Skoro mowa o wyobraźni, to po raz pierwszy czytałam kilka dni temu 'Pamiętnik rzemieślnika’ i kiedy trafiłam na fragment o tym, że pisanie jest telepatią i prośbę o przedstawienie sobie białego królika z cyfrą osiem namalowaną na grzbiecie, pomyślałam „Zaraz, chwilkę – gdzie ja to już widziałam?”
Była taka scena w Zagubionych.
O, właśnie!
Zobaczyłem to w serialu i pomyślałem sobie, że wygląda jakoś znajomo, ale nie mogłem sobie uświadomić dlaczego. Myślę, iż częściowo spowodowane było to faktem, że kiedy pisałem większą część 'Pamiętnika rzemieślnika’ wciąż odczuwałem skutki wypadku drogowego i zażywałem mnóstwo leków przeciwbólowych, i chyba dlatego nie zapamiętałem tamtego fragmentu.

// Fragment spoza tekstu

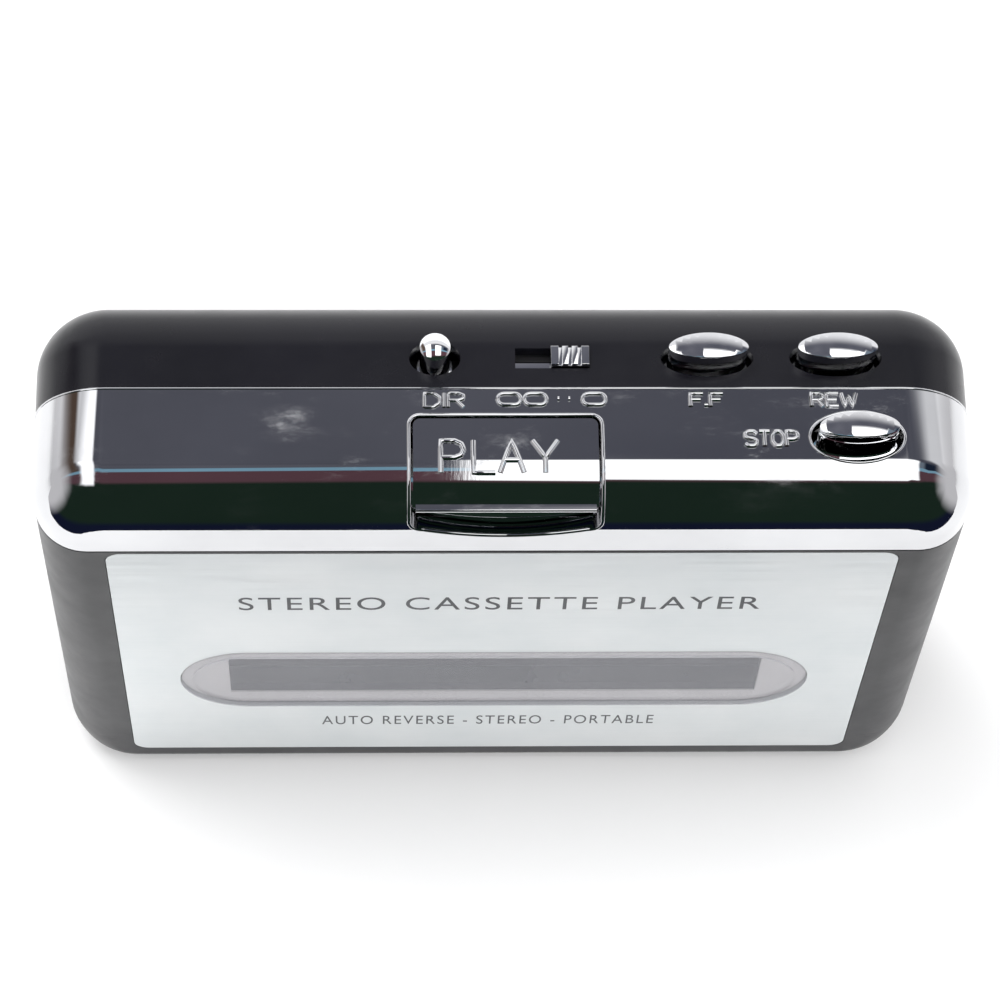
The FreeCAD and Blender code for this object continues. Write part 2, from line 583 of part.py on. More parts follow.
def belt_circles():
    """What the belt runs over, in order: centre, wrap radius, and +1 inside the loop or -1 outside it."""
    groove_r = FLYWHEEL_R - 1.0
    return [
        (MOTOR_X, MOTOR_Z, MOTOR_PULLEY_R + BELT_GAP, 1),
        (IDLER_X, IDLER_Z, IDLER_R + BELT_GAP, 1),
        (CAPSTAN_X, CAPSTAN_Z, groove_r + BELT_GAP + BELT_T, -1),
        (-CAPSTAN_X, CAPSTAN_Z, groove_r + BELT_GAP, 1),
    ]


def tangent(a, b, grow):
    """Where the belt leaves circle a and meets circle b. grow is added on the belt's outer side."""
    ax, az, ar, asign = a
    bx, bz, br, bsign = b
    ra, rb = asign * ar + grow, bsign * br + grow
    dx, dz = bx - ax, bz - az
    distance = math.hypot(dx, dz)
    turn = math.atan2(dz, dx) - math.acos((ra - rb) / distance)
    nx, nz = math.cos(turn), math.sin(turn)
    return (ax + ra * nx, az + ra * nz), (bx + rb * nx, bz + rb * nz)


def belt_wire(grow):
    circles = belt_circles()
    count = len(circles)
    spans = [tangent(circles[n], circles[(n + 1) % count], grow) for n in range(count)]
    edges = []
    for n in range(count):
        leave, meet = spans[n]
        after = spans[(n + 1) % count][0]
        x, z, r, sign = circles[(n + 1) % count]
        edges.append(Part.makeLine(V(leave[0], BELT_Y[0], leave[1]), V(meet[0], BELT_Y[0], meet[1])))
        start = math.atan2(meet[1] - z, meet[0] - x)
        end = math.atan2(after[1] - z, after[0] - x)
        sweep = (end - start) % (2 * math.pi) if sign > 0 else -((start - end) % (2 * math.pi))
        radius = abs(sign * r + grow)
        middle = start + sweep / 2
        mid_point = V(x + radius * math.cos(middle), BELT_Y[0], z + radius * math.sin(middle))
        first, last = V(meet[0], BELT_Y[0], meet[1]), V(after[0], BELT_Y[0], after[1])
        edges.append(Part.Arc(first, mid_point, last).toShape())
    return Part.Wire(edges)


def drive_belt():
    """Flat rubber belt. One flywheel is inside its loop and one outside, so they turn opposite ways."""
    outer = Part.Face(belt_wire(BELT_T))
    inner = Part.Face(belt_wire(0.0))
    return outer.cut(inner).extrude(V(0, BELT_Y[1] - BELT_Y[0], 0))


# ---- head assembly -------------------------------------------------------------------------------
def head_plate():
    """Sliding steel plate that carries the head and the pinch roller arms."""
    plate = box(-35.0, 35.0, -0.8, -0.1, 67.4, 74.5)
    mouth = [box(s * CAPSTAN_X - 4.6, s * CAPSTAN_X + 4.6, -2, 1, 66, 69.6) for s in (-1, 1)]
    slots = [box(s * 12.0 - 1.1, s * 12.0 + 1.1, -2, 1, 69.2, 72.6) for s in (-1, 1)]
    tab = box(-7.0, 7.0, -3.4, -0.1, 73.7, 74.5)
    pivots = [rod_y(s * ARM_PIVOT_X, ARM_PIVOT_Z, 1.0, -3.2, -0.1) for s in (-1, 1)]
    plate = cut(plate, *mouth, *slots)
    return joined([plate, tab] + pivots)


def tape_head():
    """Stereo playback head: a can with a curved face and a gap line."""
    can = box(-6.0, 6.0, -11.2, -3.0, 68.4, 73.6)
    face = rod_y(0, 76.6, 9.4, -11.2, -3.0).common(box(-6, 6, -12, -2, 66.9, 69.0))
    slit = box(-0.1, 0.1, -12, -2, 66.9, 67.4)
    notch_side = box(-2.2, 2.2, -7.6, -6.6, 66, 67.6)
    return cut(joined([can, face]), slit, notch_side)


def head_mount():
    """Bent bracket between the head and the sliding plate."""
    back = box(-8.5, 8.5, -1.8, -0.8, 68.0, 73.6)
    arm = box(-6.0, 6.0, -3.0, -1.8, 69.0, 73.0)
    fork = [box(s * 7.5 - 1.0, s * 7.5 + 1.0, -10.5, -1.8, 67.4, 68.0) for s in (-1, 1)]
    cheeks = [box(s * 7.5 - 1.0, s * 7.5 + 1.0, -2.6, -1.8, 67.4, 70.0) for s in (-1, 1)]
    screw_holes = [rod_y(s * 7.4, 72.0, 0.55, -5, 0) for s in (-1, 1)]
    return cut(joined([back, arm] + fork + cheeks), *screw_holes)


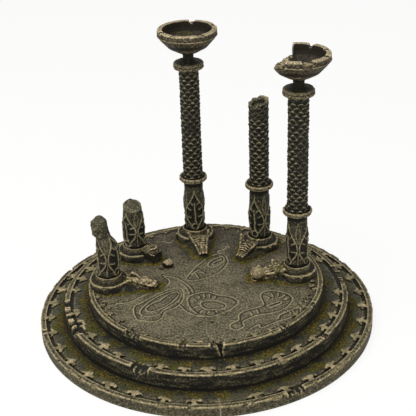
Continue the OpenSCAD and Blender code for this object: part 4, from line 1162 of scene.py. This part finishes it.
def buildPlinth(key, look):
    root, discR, seed = look["root"], look["disc"], look["seed"]
    bm = bmesh.new()
    rod(bm, (0, 0, -0.5), (0, 0, 5.4), discR + 0.25, discR - 0.15, 96)
    rod(bm, (0, 0, 4.9), (0, 0, 9.7), 10.1, 9.2, 96)
    end = columns[key]["prow"] - look["short"]
    wedge(bm, 0.0, end, (root, 4.1), (-0.4, -0.4), (6.0, look["endZ"]), (8.2, 2.9))
    wedge(bm, -1.0, 8.0, (root + 0.5, root - 3.2), (-0.4, -0.4), (5.5, 4.6), (root + 0.2, root - 4.6))
    mesh = fused(bm, titled("plinth", key), 0.43)
    points, normals = meshPoints(mesh), meshNormals(mesh)
    r, z = polar(points)[0], points[:, 2]
    up, side = smooth(0.4, 0.85, normals[:, 2]), smooth(0.5, 0.2, np.abs(normals[:, 2]))
    # two raised rings on the disc, and a groove inside the cup's lip
    lift = (0.5 * bell(r - discR + 0.9, 0.6) + 0.4 * bell(r - discR + 2.7, 0.45)) * up * (z > 4.6) * (r > 10.3)
    groove, lip = up * smooth(8.7, 8.2, r) * (z > 8), up * bell(r - 9.0, 0.45) * (z > 8)
    points[:, 2] += lift - 1.5 * groove + 0.15 * lip
    coarse = 0.3 * rough(points, 3.6, seed) + 0.12 * rough(points, 1.0, seed + 3, 2)
    chip = smooth(0.25, 0.8, rough(points, 3.0, seed + 5)) * smooth(discR - 1.5, discR, r)
    points = pushOut(points, normals, coarse * (1 - 0.5 * groove) - 0.5 * chip * (z > 3.6))
    setMeshPoints(mesh, points)
    wear, washAndShade = standsProud(mesh, 9)
    wear = wear * smooth(discR + 2.4, discR + 0.9, r) * smooth(3.0, 4.6, z)
    wear = most(0.7 * wear, most(0.64 * lift, 0.42 * lip) * (0.6 + 0.7 * rough(points, 2.6, seed + 6)))
    # painted shade on the sides, deepest near the floor, with random patches of wash
    sidesShadeAndWash = 0.32 * side * smooth(6, 1, z) + 0.2 * side * rough(points, 3.0, seed + 8)
    ditch = up * smooth(discR - 1.4, discR - 2.4, r) * smooth(9.9, 10.5, r) * (z < 7)
    beyond = smooth(discR + 0.6, discR + 2.5, r)
    washAndShade = most(washAndShade, groove, sidesShadeAndWash, 0.35 * ditch, 0.2 * beyond)
    mottle = rough(points, 4.0, seed + 7)
    moss = 0.42 * smooth(1.5, 0.2, z) * (0.9 + 0.4 * mottle) + 0.46 * ditch * (0.7 + 0.5 * mottle)
    moss = moss + 0.16 * smooth(0.2, 0.9, mottle) + 0.42 * beyond * (0.8 + 0.6 * mottle)
    points[:, 2] = np.maximum(points[:, 2], -0.4) + floorZ
    finishOn(key, mesh, points, ["plinth_" + key], "carved", wear, washAndShade, moss, 0.14 * side)


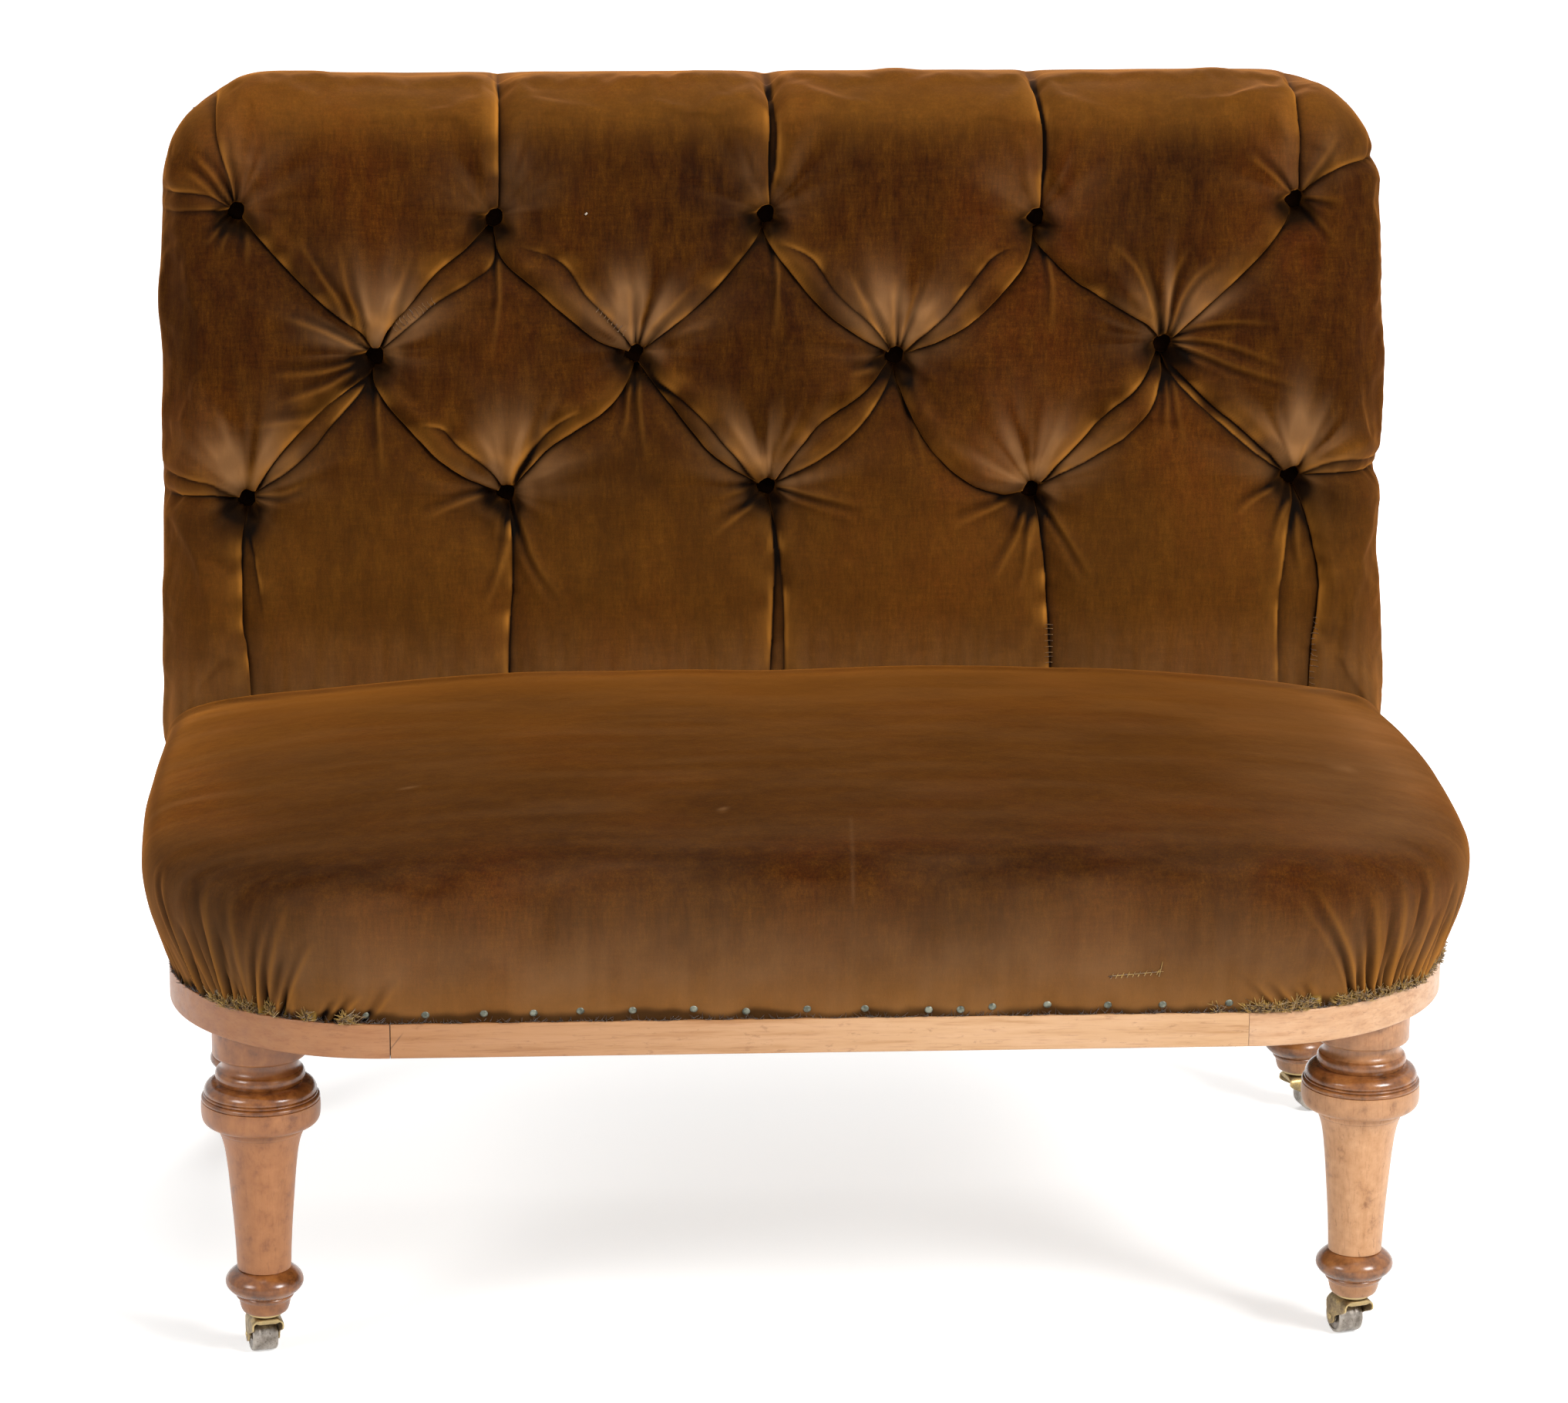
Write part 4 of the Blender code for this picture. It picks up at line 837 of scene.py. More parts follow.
@dataclass(frozen=True)
class WovenJute(Finish):
    """Jute, plain woven: threads cross one over one, drawn at their real spacing."""

    name: str = "woven_jute_webbing"
    slot: str = "jute_webbing"
    roughness: float = 0.9
    spacing_mm: float = 2.2
    low: str = "#6d5130"
    high: str = "#b28f5e"

    def paint(self, tree: Tree) -> Inputs:
        """Two sets of waves across each other, shaded and raised, over a fibre noise.

        Args: tree of the material.
        Returns: what goes into the shader, by the name of its input.
        """
        spot = self.spot(tree)
        # a wave texture's bands lie pi / (10 scale) apart
        scale = per_mm(self.spacing_mm) * math.pi / 10
        waves = [add_node(tree, "TexWave", {"Vector": spot, "Scale": scale, "Distortion": 0.6}, "Fac",
                          bands_direction=axis) for axis in "XY"]
        weave = add_node(tree, "Math", {0: waves[0], 1: waves[1]}, operation="MULTIPLY")
        fibre, = self.clouds(tree, (spot, 3, 4, 0.7))
        colour = add_node(tree, "ValToRGB", {0: weave}, stops=((0.0, self.low), (0.7, self.high)))
        fibres = add_node(tree, "ValToRGB", {0: fibre}, stops=((0.3, "#8f8f8f"), (0.6, "#ffffff")))
        return {"Base Color": self.layers(tree, colour, (0.5, fibres, "MULTIPLY")),
                "Normal": self.relief(tree, (weave, 0.5, 0.6), (fibre, 0.2, 0.4))}


@dataclass(frozen=True)
class StudioFloor(Finish):
    """Matt white paper floor: white to the camera, and it keeps the object's shadow."""

    name: str = "studio_floor"
    roughness: float = 0.9

    def paint(self, tree: Tree) -> Inputs:
        """Pale grain-free paper, lifted to white where the camera or a reflection sees it.

        Args: tree of the material.
        Returns: what goes into the shader, by the name of its input.
        """
        cloud, = self.clouds(tree, (self.spot(tree), 900, 2, 0.55))
        camera, glossy = (add_node(tree, "LightPath", out=f"Is {ray} Ray") for ray in ("Camera", "Glossy"))
        seen = add_node(tree, "Math", {0: camera, 1: glossy}, operation="MAXIMUM")
        far = add_node(tree, "VectorMath", {0: self.spot(tree)}, "Value", operation="LENGTH")
        glow = add_node(tree, "MapRange", {0: far, 1: 0.7, 2: 1.9, 3: 0.50, 4: 1.0})
        return {"Base Color": add_node(tree, "ValToRGB", {0: cloud}, stops=((0.3, "#f1f1f0"), (0.7, "#f4f4f3"))),
                "Emission Color": "#ffffff",
                "Emission Strength": add_node(tree, "Math", {0: seen, 1: glow}, operation="MULTIPLY")}


VELVET = CottonVelvet()
FRAYED_GOLD = FrayedYarn()
STITCH_YARN = FrayedYarn(name="stitch_yarn", low="#4a2c0e", high="#8a6028")
LINT = FrayedYarn(name="lint", low="#b5a58c", high="#e6dfd0")
FRAYED_DARK = FrayedYarn(name="frayed_yarn_dark", low="#1b0f06", high="#4d3014")
RAIL_BIRCH = WaxedBirch(name="waxed_birch_rail", crack=((-0.351, 0.290), (-0.334, 0.312)))
SIDE_BIRCH = WaxedBirch(name="waxed_birch_side", grain=(1.0, 0.06, 1.0), pale="#c89a6a", middle="#b07b4c",
                        dark="#8c5a30")
CORNER_BIRCH = WaxedBirch(name="waxed_birch_corner", grain=(0.10, 0.5, 1.0), pale="#d6ad88", middle="#c69870",
                          dark="#a9774c", burr=0.2)
LEG_BIRCH = WaxedBirch(name="waxed_birch_turned", grain=(1.0, 1.0, 0.08), pale="#cf9d72", middle="#c08a5c",
                       dark="#a26d40", burr=0.65, flecks=0.5, left_shade_colour="#cfb394")
BRASS = WornBrass()
WHEEL_BRASS = WornBrass(name="worn_brass_wheel", bright="#a8a098", middle="#8c847b", dull="#6f675f",
                        edge="#bdb5aa", roughness=0.34)
STEEL = PlainMetal()
TACK_IRON = PlainMetal(name="tinned_iron", low="#4a4c42", high="#858778", roughness=0.5, metallic=0.7)
WEBBING = WovenJute()
HESSIAN = WovenJute(name="jute_canvas", spacing_mm=1.6, low="#7a603c", high="#c4a574")
BEECH = FrameBeech()


# ---------------------------------------------------------------- show-wood, legs, castors


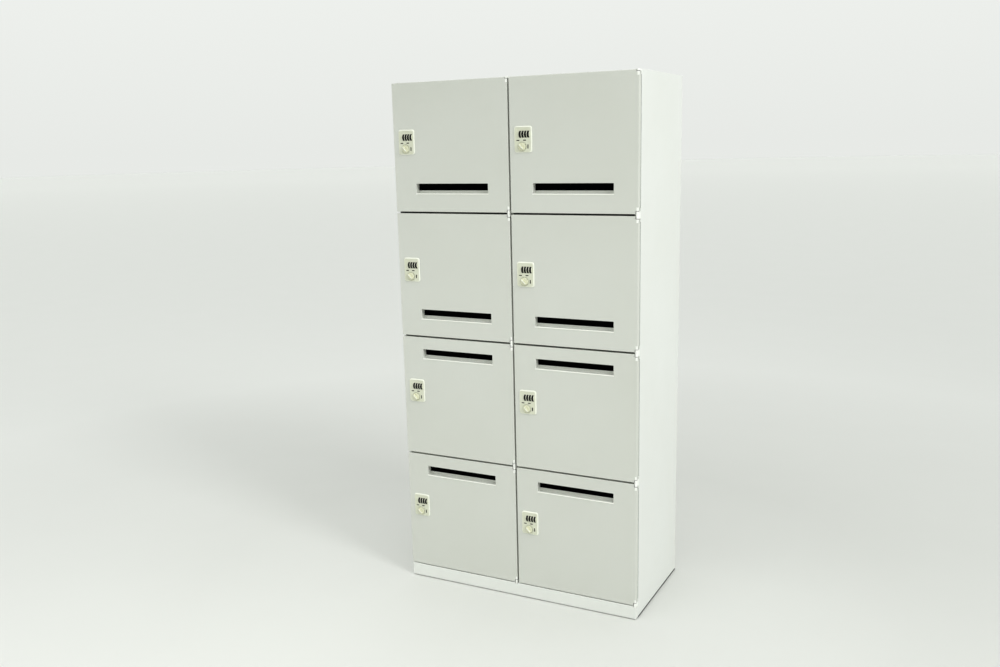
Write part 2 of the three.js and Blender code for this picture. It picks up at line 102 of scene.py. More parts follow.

Ta linijka wiersza, którą Scott pisze w 'Historii Lisey’ jest piękna i wydaje się podsumowywać temat, do którego pan często powraca – że szaleństwo, obłęd, zawsze jest na wyciągnięcie ręki.
Prawdę powiedziawszy jest to fragment wiersza, który napisałem w college’u. Szukałem i szukałem – wie pani, jak to jest na warsztatach, robią odbitki materiałów. Sądziłem, że powinienem mieć jakieś odbitki, ale nic z tego, więc zadzwoniłem do profesora, który wykładał na tych zajęciach i zapytałem, „Czy ma pan jakieś kopie?” On również szukał, ale nie mógł znaleźć. Naprawdę, wszystko co pamiętałem z tego wiersza, to pierwsza linijka, „Argumenty przeciwko szaleństwu przebijają się z cichym świstem”, i nic poza tym. Więc popracowałem nad nim trochę i ostatecznie wyszło na dobre, ponieważ był lepiej dopasowany do treści. Ale nie zapominajmy, że jest jeszcze jeden wiersz – jest program Hallmark. Różnią się od siebie jak jabłka i pomarańcze. Ciężko pracowałem nad tym programem. Szczerze mówiąc, ktoś zapytał mnie, czy dostałem zezwolenie od firmy Hallmark. Byłem z tego dumny.